The result of his decades of dedication? A collection that leaves those who have seen it slack-jawed: Portraits of slaves caring for vegetable gardens, harvesting crops and doing laundry. A letter black general Toussaint L' Ouverture wrote in 1800 before leading a revolution that liberated Haiti from the French. A book by a veteran of the black 54th regiment of Massachusetts, depicted in the movie "Glory."

And more. Way, way more, with historical documents and other memorabilia neatly stacked in rows and rows of boxes, awaiting display they will never get inside these storage walls.

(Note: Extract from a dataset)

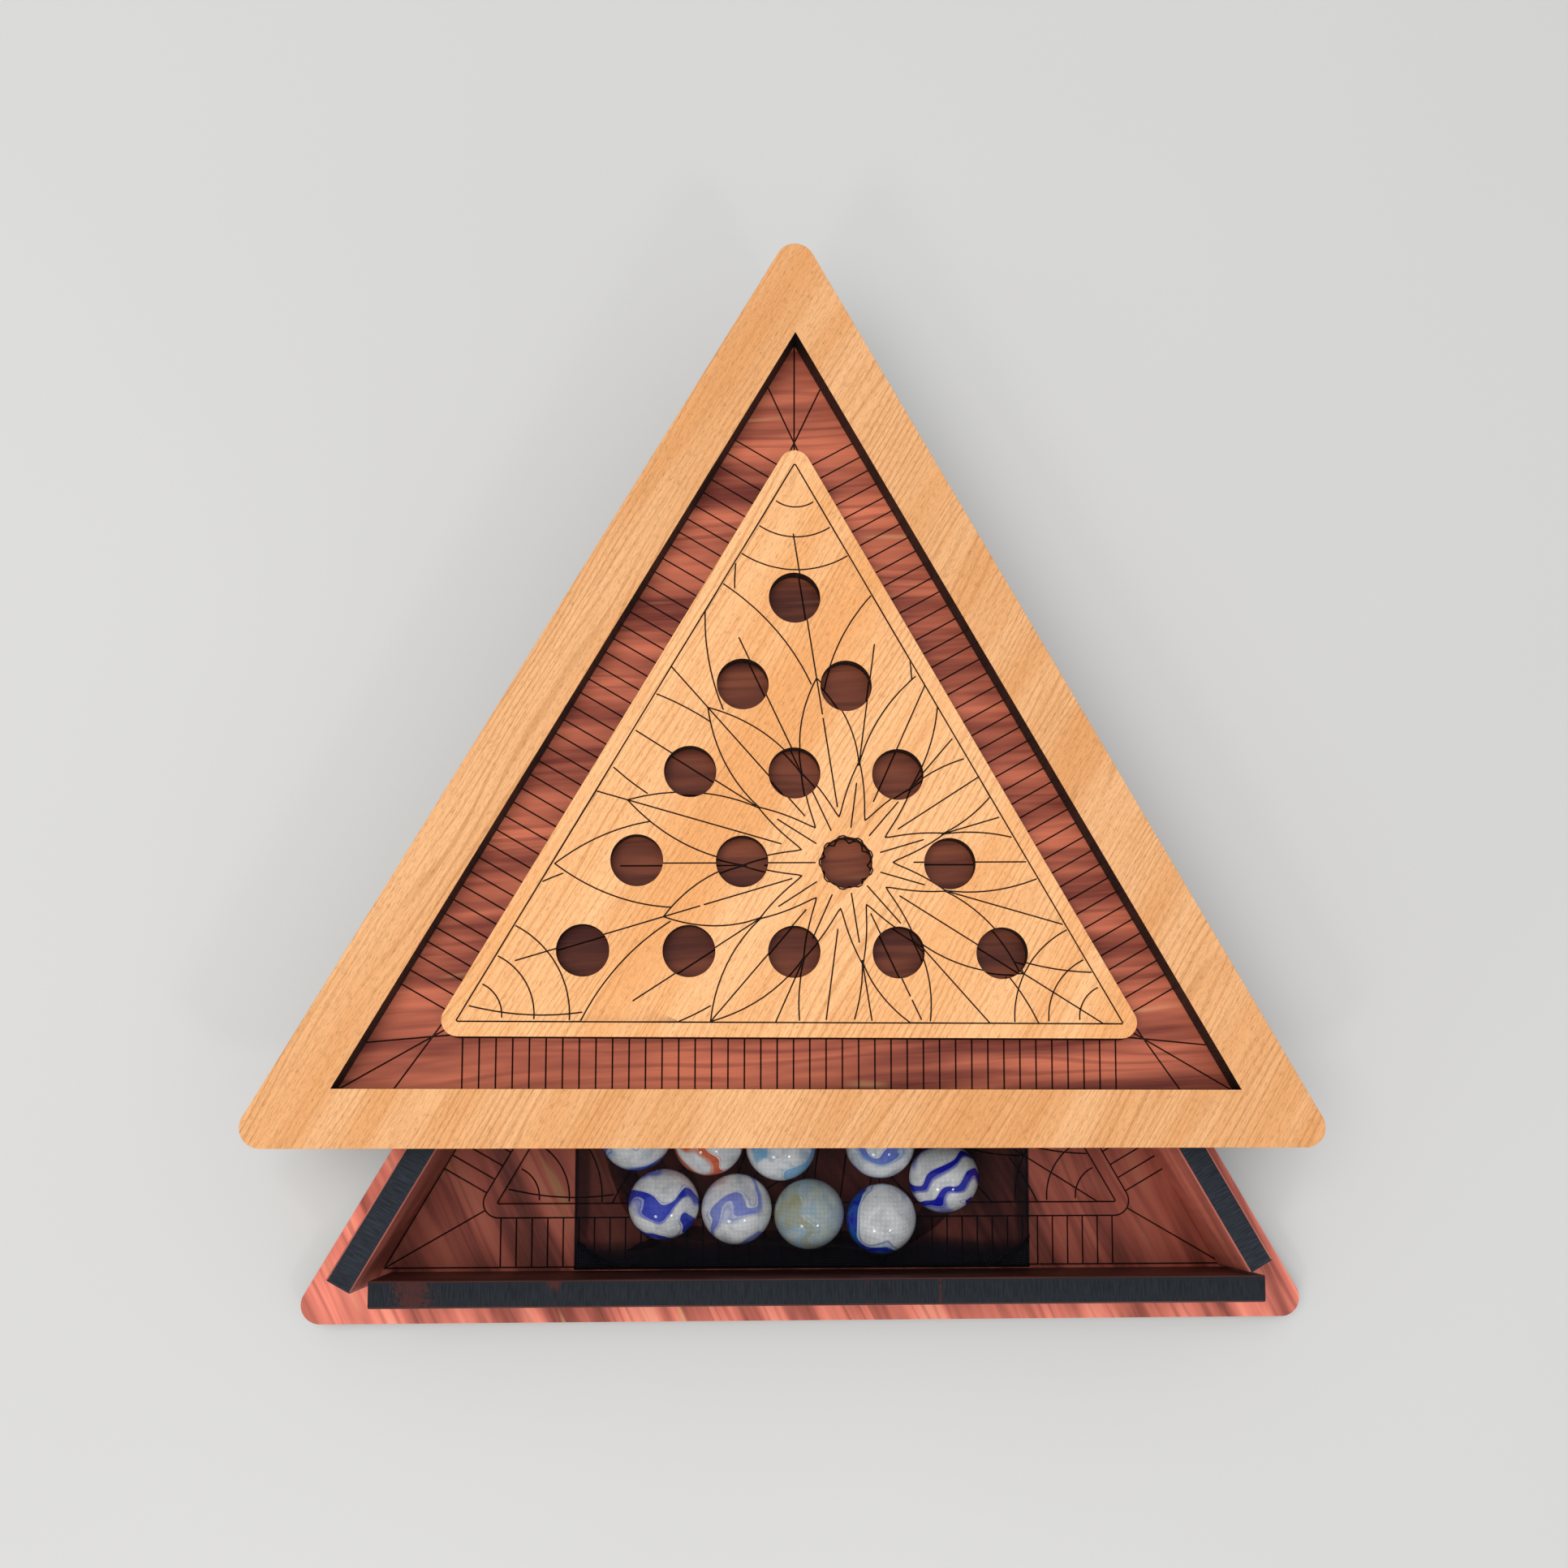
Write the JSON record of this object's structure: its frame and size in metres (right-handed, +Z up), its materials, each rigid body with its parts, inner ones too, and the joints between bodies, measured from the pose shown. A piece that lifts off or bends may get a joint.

"It changed my life and it should have an international audience, it's too phenomenal to be in a warehouse," says financial consultant Byrd, who became aware of the collection while producing the African-American musical "Voices." Byrd first tried to interest his former employer, ARCO (Atlantic Richfield Company), to buy the exhibit, which Montague and his wife refuse to donate, given the time, money and passion they've invested.

"ARCO felt they were extended with their foundation resources," Byrd says. "I was trying to get Xerox to look at it also. I tried to get (radio personality) Tom Joyner and McDonald's to take an interest, then Steve Jobs and Apple -- they have such great potential for virtual museums. Then I made a connection with the George Foreman family, and we are seeing if George can open some doors for us."

Thus far, however, nada.

BLACK HISTORY DEGREES

The Smithsonian Institution's National Museum of African-American History is the first major museum to open on a website before completing a physical structure. It is slated to begin construction next year near the Washington Monument and open in 2015.

"They're touring the country now, talking with different groups about preservation of history and looking for stuff to put in the collection -- right now they have about 11,000 items and they're trying to get 20,000 more," Byrd says.

"Two of their curators are coming here in July to take a look at the collection. Rose and Montague want to sell as much of the collection intact as possible, they don't want to piece it out because it will lose value."

Appeals to the Association of African-American Museums are also planned. "We're going to say, 'Why don't you do a collaborative effort to purchase this collection and then divide it up in different venues so people in different cities could get to see it?'" Byrd says. "Over five years, the collection would rotate to different locations."

Still waiting for a collection assembled with love to get a little love from benefactors, and physically and emotionally vital as he is, Montague is aware that time is ebbing away to realize his dream.

"I want it to be there for the masses, I want to stick with it until they bury me," he says. "My life is in there. I would hate to see this go somewhere and be broken up like a rummage sale. We had a lot of people interested but one guy said, 'We just have to wait until you're dead and we'll get it.' That's a hell of a thing to say."

Though largely upbeat in his memoir, Montague writes in gloomier terms in the prologue about his prospects for breaking his collection out of its Las Vegas holding cell.

"I wanted to show ... these gang members, these hip-hoppers, once they understood their history, there'd be no holding them back," he writes.

"I wanted to give them something more powerful than guns and turntables. I wanted to give them their B.H.D.s, their black history degrees. I wanted to show them how to soar like the black eagle. But we know not all dreams come true. I know I will not get there."

Next month ... Smithsonian curators. ... Searching for treasures ... Likely to find them tucked into a generic Las Vegas storage joint.

That dream? Don't burn it just yet, baby.